Rumah mereka yang riuh, penuh karyawan perusahaan yang tinggal bersama dan kegemaran Yoshitada akan gidayu (nyanyian tradisional Jepang) yang membuatnya sering bepergian, menyerahkan semua beban rumah tangga dan uji coba pada Fumiko.
“Kami anak-anak tidak bisa hanya berdiri menontonnya, jadi kami mulai membantunya,” tutur Aiji.
Sementara anak-anak bertugas memeriksa termometer, Fumiko dengan telaten mencatat suhu di buku catatan sekolah anak-anaknya, bahkan hingga larut malam.
“Ketika kami melihat buku catatan, kami menemukan hasil pengukuran yang dicatat pada pukul 2 atau 3 pagi. Itu menunjukkan ibu saya mengujinya sendiri, bahkan setelah menidurkan anak-anaknya.”
Pengujian dilakukan tanpa kenal lelah dan tempat. Di musim dingin yang menggigit, mereka memasak nasi di atap saat salju turun. Tak jarang, uji coba dilakukan di bawah kotatsu, meja rendah berpenghangat yang populer di Jepang.
Aiji kecil bahkan punya kenangan lucu, “Saya ingat saya bermain di kotatsu dengan seekor kucing dan membalikkan nasi lalu dimarahi.”
Namun, proses ini jauh dari mudah. Nasi yang dihasilkan seringkali gosong atau malah kurang matang. “Sejujurnya, rasanya sangat buruk… Dan nasinya banyak sekali,” kata Aiji, mengingat tugas anak-anak untuk mencicipi hasil eksperimen.
Di tengah perjuangan tanpa henti itu, kesehatan Fumiko mulai menurun. Namun, ia pantang menyerah. Aiji percaya, ibunya berjuang keras sebagai bentuk balas budi kepada orang tua Yoshitada yang tinggal bersama mereka.
Hingga suatu malam, momen pencerahan itu tiba. “Ayah saya membawa pulang mesin penanak nasi pada tengah malam dan memaksa semua orang untuk bangun, ‘kita akan makan ini bersama-sama’,” kenang Aiji.
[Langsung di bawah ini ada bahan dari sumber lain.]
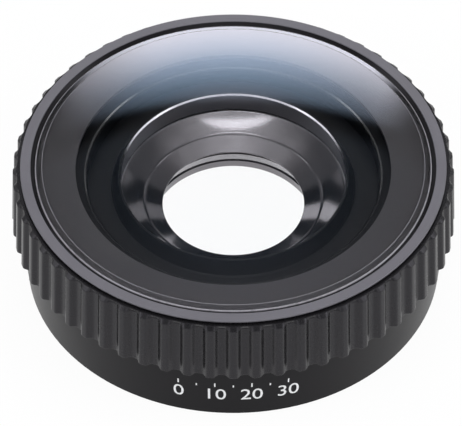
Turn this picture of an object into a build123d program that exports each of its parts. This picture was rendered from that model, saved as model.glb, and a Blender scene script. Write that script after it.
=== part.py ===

Mereka memasak nasi dengan prototipe terbaru itu, dan saat suapan pertama masuk ke mulut, seruan lega terdengar: “Ah, ini lezat sekali!”
Mesin penanak nasi itu pun meluncur ke pasar. “Saya tidak tahu angka pastinya, tetapi saat mulai terjual puluhan ribu per bulan,” ujar Aiji.
Penemuan ini bukan sekadar produk, melainkan pembebasan bagi para perempuan dari pekerjaan yang mengikat mereka dua hingga tiga jam sehari.
Surat-surat ucapan terima kasih membanjiri. Beberapa di antaranya sampai ke tangan Fumiko yang terbaring sakit. “Saat itu dia sedang sakit di tempat tidur dan dia mulai menangis ketika membacanya,” ungkap Aiji.
“Saya pikir dia merasa telah mencapai sesuatu yang hebat dalam hidupnya.”
Dari keputusasaan seorang pengusaha, desakan yang ‘mengganggu’, hingga dedikasi tak terhingga seorang istri dan ibu, lahirlah rice cooker. Sebuah inovasi yang tak hanya memudahkan hidup, tapi juga menjadi saksi bisu perjuangan dan cinta keluarga Minami, mengubah cara dunia menanak nasi hingga hari ini.